- Directed by: Ursula Grace Williams
- Produced by: Alexander Behse
- Starring: Marlon Williams
- Cinematography: Tim Flower
- Edited by: Josh Young
- Music by: Mark Perkin
- Production company: Monsoon Pictures International
- Distributed by: Madman Entertainment
- Release date: 1 May 2025;
- Running time: 93 minutes
- Country: New Zealand
- Languages: English, Māori
- Box office: $135,620

= Marlon Williams: Ngā Ao E Rua – Two Worlds =

2025 New Zealand documentary film

Marlon Williams: Ngā Ao E Rua – Two Worlds is a 2025 New Zealand documentary film directed by Ursula Grace Williams. The film documents musician Marlon Williams's four-year journey to record Te Whare Tīwekaweka, his first album entirely in te reo Māori (the Māori language).

== Synopsis ==
Singer-songwriter Marlon Williams prepares to record his first album entirely in the Māori language with songs he took four years to write while reconnecting with the language of his cultural heritage.

== Cast ==
- Marlon Williams
- Ella Yelich-O'Connor (Lorde)
- Hannah Harding
- Kommi Tamati-Ellife
- Delaney Davidson
- Alastair Burns
- Ben Woolley
- Mark Perkins
- Tom Lynch
- Gus Agars
- Dave Khan
- Jenny Rendall
- David Williams

== Production ==
Marlon Williams: Ngā Ao E Rua – Two Worlds was produced by Alexander Behse, with associate producers Alastair Burns, Ursula Grace Williams, Marlon Williams, James Borrowdale, and John Harris. The film is a co-production between Monsoon Pictures International and Revival Pictures Production. It was financed by the New Zealand Film Commission, NZ On Air, and Te Māngai Pāho, with additional support from the Screen Canterbury NZ Production Grant.

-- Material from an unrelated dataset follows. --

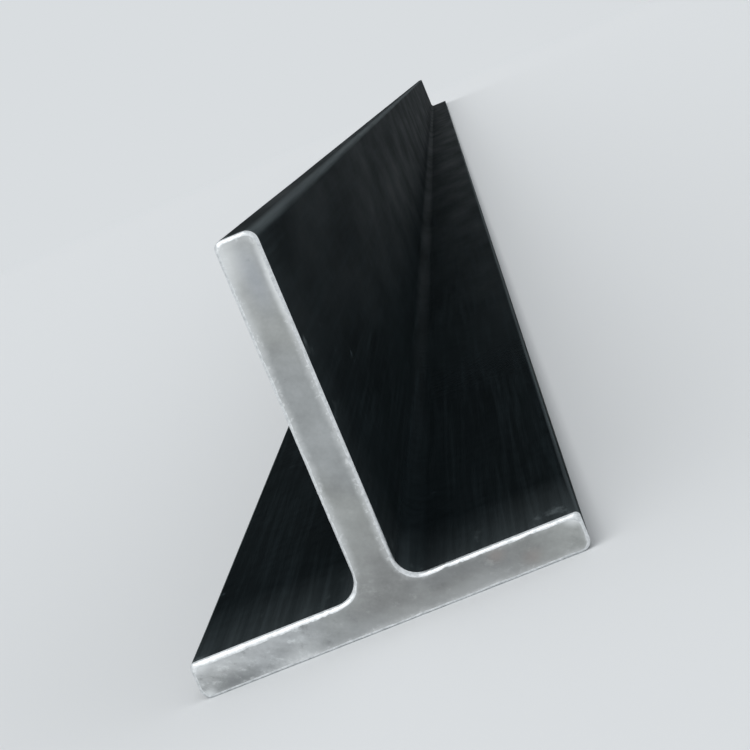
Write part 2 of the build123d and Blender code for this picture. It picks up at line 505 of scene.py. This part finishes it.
# Bright steel as a cold saw leaves it: satin, with faint arcs from the teeth and soft clouds, and with
# flecks and pits where the teeth tore the flange. Painted light in its colour: a pale band of painted
# highlight inside the edge, painted sheen towards the tip and the left toe, painted shade round the root.
def makeSawCut(look, height):
    material = newMaterial("coldSawnSteel")
    add = partial(addNode, material)
    place = add("TexCoord").outputs["Object"]
    axes = add("SeparateXYZ", {"Vector": place}).outputs
    flat = add("VectorMath", {0: place, 1: (1, 0, 1)}, operation="MULTIPLY")
    drifted = add("Mapping", {"Vector": place, "Location": look["cloudDrift"]})
    smeared = add("Mapping", {"Vector": drifted, "Scale": (look["streakStretch"], 1, 1),
                              "Rotation": (0, math.radians(look["streakFall"]), 0)}, vector_type="TEXTURE")
    fromDisc = add("Mapping", {"Vector": place, "Location": look["sawMiddle"]}, vector_type="TEXTURE")
    casts = add("TexNoise", {"Vector": place, "Scale": perMetre(look["castSize"]), "Detail": 2,
                             "Roughness": 0.4})
    clouds = add("TexNoise", {"Vector": drifted, "Scale": perMetre(look["cloudSize"]), "Detail": 4,
                              "Roughness": 0.55})
    streaks = add("TexNoise", {"Vector": smeared, "Scale": perMetre(look["streakSize"]), "Detail": 4,
                               "Roughness": 0.55})
    mottle = add("TexNoise", {"Vector": place, "Scale": perMetre(look["mottleSize"]), "Detail": 4,
                              "Roughness": 0.6})
    grain = add("TexNoise", {"Vector": place, "Scale": perMetre(look["grainSize"]), "Detail": 3,
                             "Roughness": 0.6})
    brushed = add("Mapping", {"Vector": drifted, "Scale": (look["tearStretch"], 1, 1),
                              "Rotation": (0, math.radians(look["streakFall"]), 0)}, vector_type="TEXTURE")
    tears = add("TexNoise", {"Vector": brushed, "Scale": perMetre(look["tearSize"]), "Detail": 4,
                             "Roughness": 0.65})
    specks = add("TexNoise", {"Vector": place, "Scale": perMetre(look["speckSize"]), "Detail": 3,
                              "Roughness": 0.6})
    smudges = add("TexNoise", {"Vector": place, "Scale": perMetre(look["smudgeSize"]), "Detail": 6,
                               "Roughness": 0.65})
    waveLength = 2 * math.pi / 20     # of a wave texture at scale 1
    arcs = add("TexWave", {"Vector": fromDisc, "Scale": perMetre(look["toothMark"]) * waveLength,
                           "Distortion": 1.2, "Detail": 2, "Detail Scale": 3},
               wave_type="RINGS", rings_direction="Y")

    # broad tones: painted shade round the root, painted sheen up the tip and to the left, a cooler cast
    # here and there
    fromRoot = add("VectorMath", {0: flat, 1: look["rootShadePlace"]}, operation="DISTANCE").outputs["Value"]
    rootShade = add("MapRange", {"Value": fromRoot, "From Min": look["rootShadeInner"],
                              "From Max": look["rootShadeOuter"], "To Min": 1, "To Max": 0},
                 interpolation_type="SMOOTHSTEP")
    tone = add("MixRGB", {"Fac": rootShade, "Color1": linear(look["midTone"]),
                          "Color2": linear(look["rootShadeTone"])})
    tipSheen = add("MapRange", {"Value": axes["Z"], "From Min": look["tipFrom"], "From Max": height,
                             "To Max": look["tipSheenShare"]}, interpolation_type="SMOOTHSTEP")
    toLeft = add("MapRange", {"Value": axes["X"], "From Min": -look["leftTo"],
                              "From Max": -look["leftFrom"], "To Min": 1, "To Max": 0},
                 interpolation_type="SMOOTHSTEP")
    leftSheen = add("Math", {0: toLeft, 1: look["leftSheenShare"]}, operation="MULTIPLY")
    pale = add("Math", {0: tipSheen, 1: leftSheen}, operation="MAXIMUM")
    tone = add("MixRGB", {"Fac": pale, "Color1": tone, "Color2": linear(look["sheenTone"])})
    byCast = add("MapRange", {"Value": casts, "From Min": 0.42, "From Max": 0.6,
                              "To Max": look["castShare"]}, interpolation_type="SMOOTHSTEP")
    tone = add("MixRGB", {"Fac": byCast, "Color1": tone, "Color2": linear(look["coolTone"])})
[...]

Production featured extensive collaboration with Marlon's touring band The Yarra Benders, co-producer Mark Perkins, the He Waka Kōtuia singers, and guest artist Lorde. It was filmed over four years as Marlon created his first te reo Māori album, Te Whare Tīwekaweka. The project was shot across international tours, recording sessions, and at Marlon's home in Lyttelton.

== Release ==
Marlon Williams: Ngā Ao E Rua – Two Worlds had its world premiere in Tāmakai Makarau, Auckland, on 29 April 2025.

It was released theatrically nationwide in New Zealand on 1 May 2025 by Madman Entertainment. That same month, it was among the New Zealand titles presented by the New Zealand Film Commission at the Cannes Film Market.

It subsequently screened at festivals across Australia including Sydney Film Festival in June 2025, Revelation Perth International Film Festival in July 2025, and Melbourne International Film Festival in August 2025.

== Reception ==
Coco Lance of RNZ described Marlon Williams: Ngā Ao E Rua – Two Worlds as "an intimate and evocative portrait" of Marlon's journey to reclaim his reo (language) and deepen his connection to te ao Māori (Māori culture). Lance praised director Ursula Grace Williams for capturing both "the scope of [Marlon's] international career" and "the personal vulnerability of his cultural reclamation," highlighting "tender moments with his family, collaborators, and co-writer KOMMI." She noted that the film's four-year chronicle offers "a moving depiction of identity, heritage, and artistic growth" with the potential to inspire indigenous audiences worldwide.

Alex Casey of The Spinoff lauded the film as "a brave, essential and joyous film that couldn’t have arrived at a better time", highlighting its grounded, humorous, and visually rich portrayal of Marlon's four-year journey to create his first te reo Māori album, Te Whare Tīwekaweka. She noted that director Williams balances intimate family moments, the beauty of Aotearoa's landscapes, and the political context of te reo Māori revitalisation, concluding that the film feels like "quietly witnessing a piece of history."